Rather than being a fixed, 24-line display, in other words, your screen can be a "scrolling window" on everything that has recently been written to it.

To turn scrolling on/off:

Use Ctrl+Shift+Up-Arrow.
Go to Settings on the menu bar and click on Scrollback.

Once it is turned on, you can scroll up and down by:

holding down the Ctrl key while using the Up-Arrow and Down-Arrow keys
holding down the Ctrl key while rolling up/down with the mouse wheel
using the vertical scroll bar on the right edge of the window

Also note the following:

The scrollback buffer holds approximately eight screens (200 lines) of text.
The scrollback buffer is always on. The actual scrollback of the buffer may be turned off and on, but the buffer itself is always active.
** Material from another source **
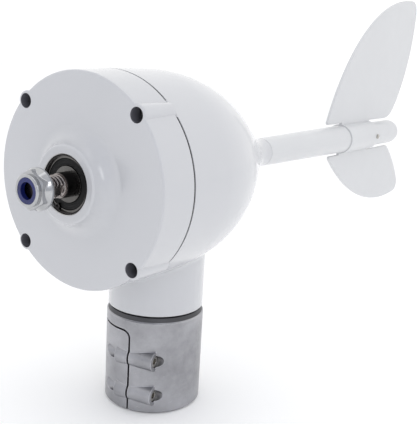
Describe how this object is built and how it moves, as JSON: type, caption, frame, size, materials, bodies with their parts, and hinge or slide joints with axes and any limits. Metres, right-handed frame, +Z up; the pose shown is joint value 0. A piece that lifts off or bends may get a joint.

This means that when you first turn it on, the existing scrollback buffer text (i.e., the last 200 lines of screen output) can immediately be displayed.
There is no disadvantage to leaving scrollback on. So it makes sense to turn it on the first time you need it, and then just leave it on for the rest of your session.

See Also:

The system command PAGE may also be used as a means of managing the output of commands like TYPE and DIR which might otherwise scroll off the screen.

History

2017 July, A-Shell 6.5.1610:  Add Scrollback to Settings menu to toggle visibility of the vertical scroll bar.